§ **Written request**: Give back all the data exactly, line by line.

------------------------------------------------

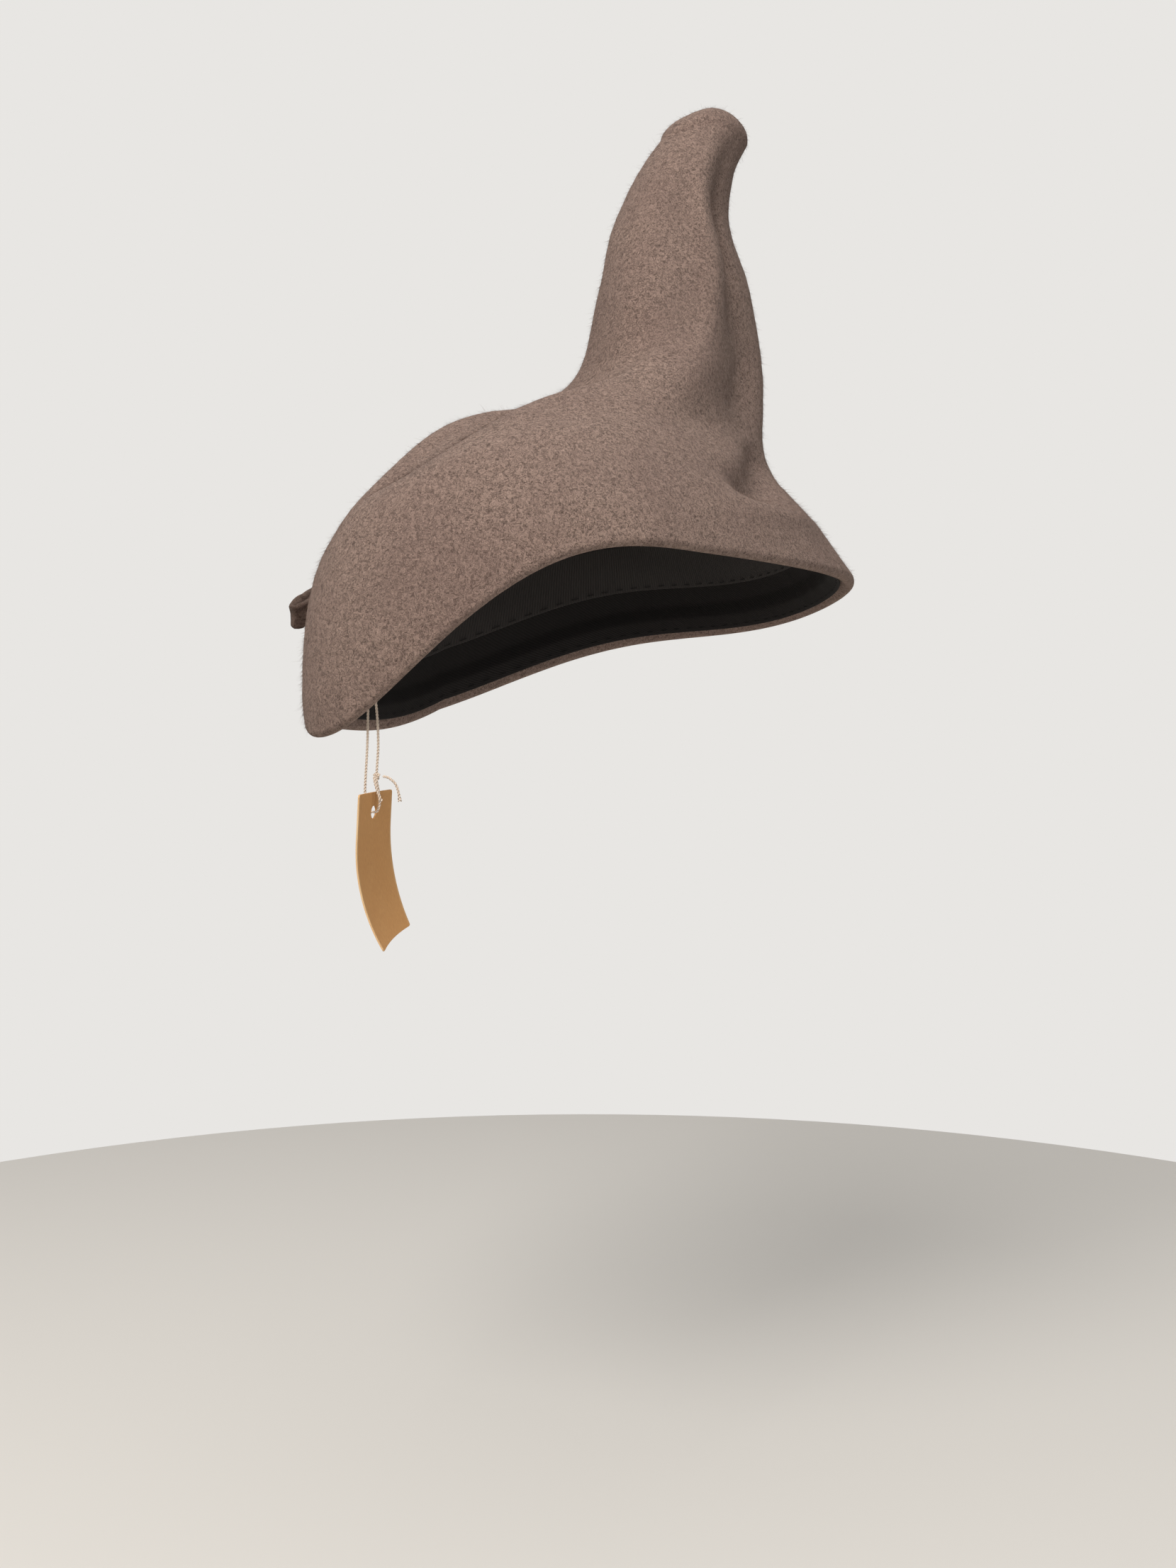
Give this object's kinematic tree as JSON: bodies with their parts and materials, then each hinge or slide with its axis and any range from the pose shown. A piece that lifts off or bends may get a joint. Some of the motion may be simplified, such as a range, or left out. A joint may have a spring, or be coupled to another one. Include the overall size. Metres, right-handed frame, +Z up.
{
  "type": "felt hat",
  "caption": "Sculpted wool felt hat with one tall curved blunt peak, a swept-back crown, a small side bow and a card tag hanging on thread inside the back.",
  "frame": {"origin": "centre of the head-size opening, where a head holds the hat", "axes": "+Z up, -Y to the wearer's front, -X to the wearer's right"},
  "size_m": [0.1726, 0.2743, 0.3665],
  "materials": {
    "felt": "napped",
    "wire": "drawn",
    "facing": "matt",
    "ribbon": "ribbed",
    "lining": "satin weave",
    "trim": "napped",
    "thread": "twisted cotton",
    "card": "uncoated"
  },
  "bodies": {
    "hat": {"felt_hood": "felt", "rim_wire": "wire", "wire_joiner": "wire", "rim_facing": "facing", "sweatband": "ribbon", "crown_lining": "lining", "lining_tip": "lining", "trim_loop_rear": "trim", "trim_loop_front": "trim", "trim_knot": "trim", "trim_tail_rear": "trim", "trim_tail_front": "trim", "thread_anchor": "thread"},
    "thread": {"thread_loop": "thread", "thread_knot": "thread", "thread_tail_short": "thread", "thread_tail_long": "thread"},
    "tag": {"tag": "card"}
  },
  "joints": [
    {"name": "thread_swing", "type": "hinge", "parent": "hat", "child": "thread", "pos_m": [-0.01467, 0.118, -0.01842], "axis": [-0.3091, 0.951, 0], "range_deg": [-20, 20]},
    {"name": "tag_turn", "type": "hinge", "parent": "thread", "child": "tag", "pos_m": [-0.01235, 0.11474, -0.07042], "axis": [-0.8144, -0.5803, 0], "range_deg": [-40, 40]}
  ]
}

------------------------------------------------

§ **Response**:
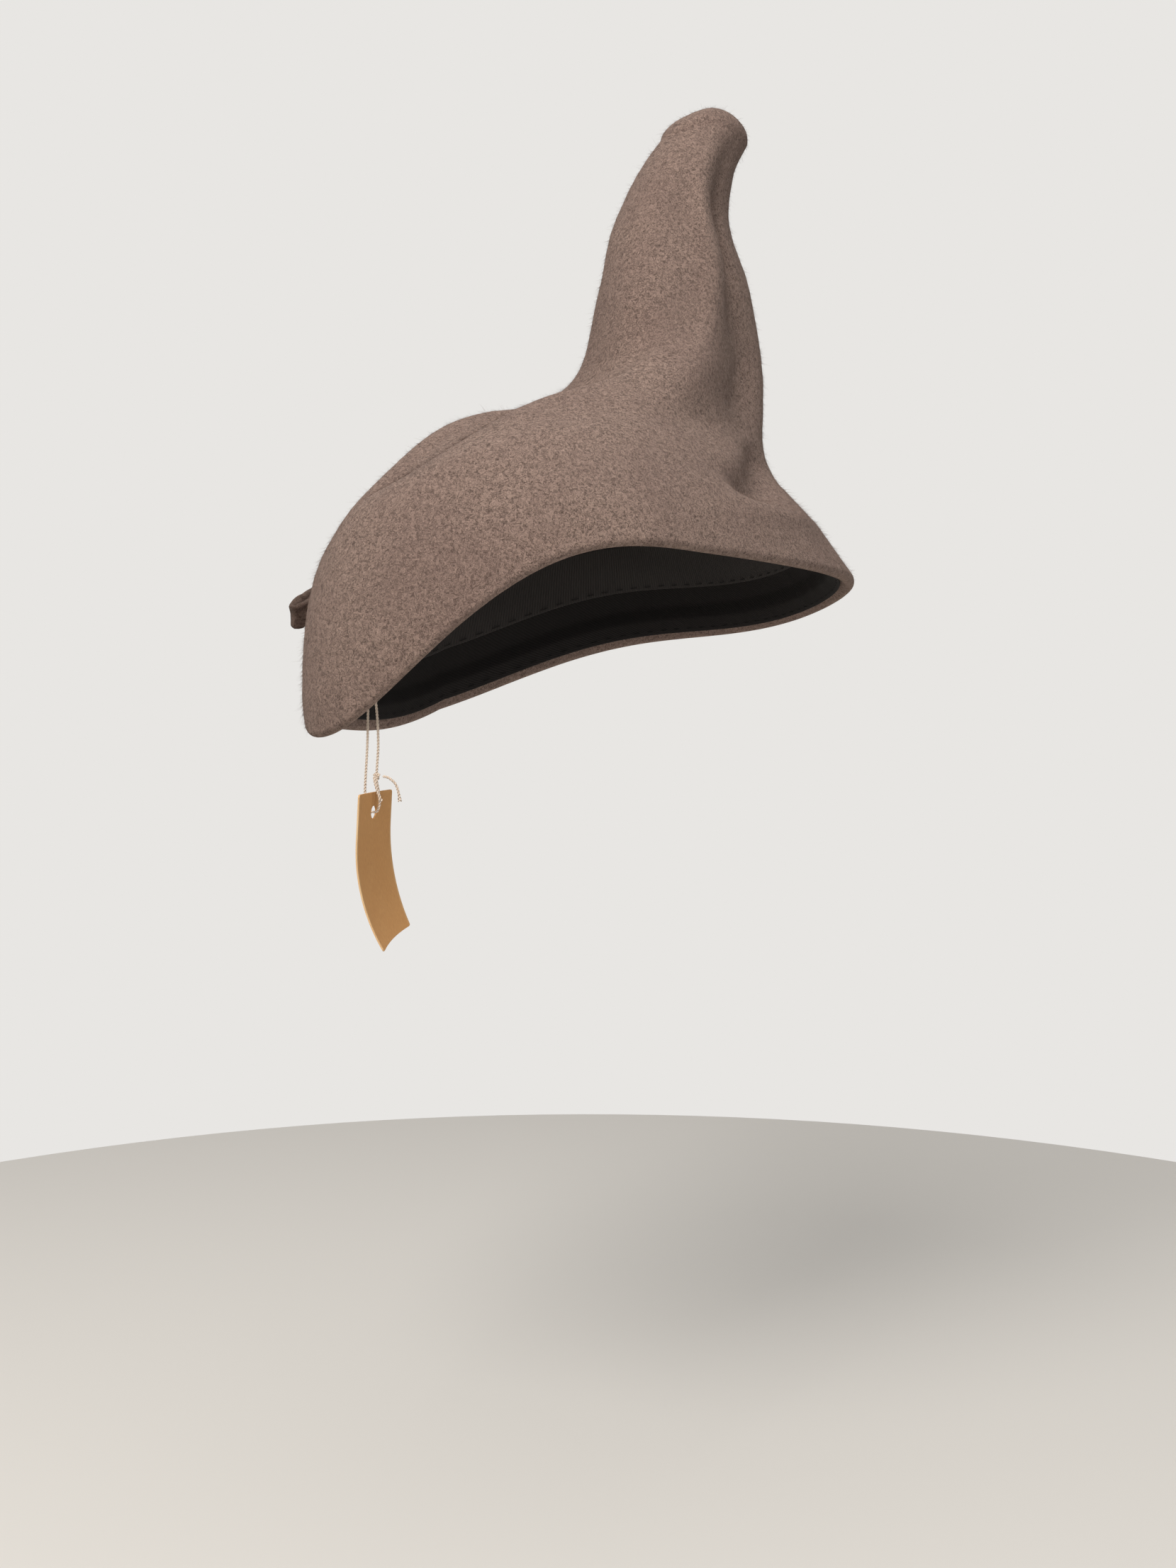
Give this object's kinematic tree as JSON: bodies with their parts and materials, then each hinge or slide with its axis and any range from the pose shown. A piece that lifts off or bends may get a joint. Some of the motion may be simplified, such as a range, or left out. A joint may have a spring, or be coupled to another one. Include the overall size. Metres, right-handed frame, +Z up.
{
  "type": "felt hat",
  "caption": "Sculpted wool felt hat with one tall curved blunt peak, a swept-back crown, a small side bow and a card tag hanging on thread inside the back.",
  "frame": {"origin": "centre of the head-size opening, where a head holds the hat", "axes": "+Z up, -Y to the wearer's front, -X to the wearer's right"},
  "size_m": [0.1726, 0.2743, 0.3665],
  "materials": {
    "felt": "napped",
    "wire": "drawn",
    "facing": "matt",
    "ribbon": "ribbed",
    "lining": "satin weave",
    "trim": "napped",
    "thread": "twisted cotton",
    "card": "uncoated"
  },
  "bodies": {
    "hat": {"felt_hood": "felt", "rim_wire": "wire", "wire_joiner": "wire", "rim_facing": "facing", "sweatband": "ribbon", "crown_lining": "lining", "lining_tip": "lining", "trim_loop_rear": "trim", "trim_loop_front": "trim", "trim_knot": "trim", "trim_tail_rear": "trim", "trim_tail_front": "trim", "thread_anchor": "thread"},
    "thread": {"thread_loop": "thread", "thread_knot": "thread", "thread_tail_short": "thread", "thread_tail_long": "thread"},
    "tag": {"tag": "card"}
  },
  "joints": [
    {"name": "thread_swing", "type": "hinge", "parent": "hat", "child": "thread", "pos_m": [-0.01467, 0.118, -0.01842], "axis": [-0.3091, 0.951, 0], "range_deg": [-20, 20]},
    {"name": "tag_turn", "type": "hinge", "parent": "thread", "child": "tag", "pos_m": [-0.01235, 0.11474, -0.07042], "axis": [-0.8144, -0.5803, 0], "range_deg": [-40, 40]}
  ]
}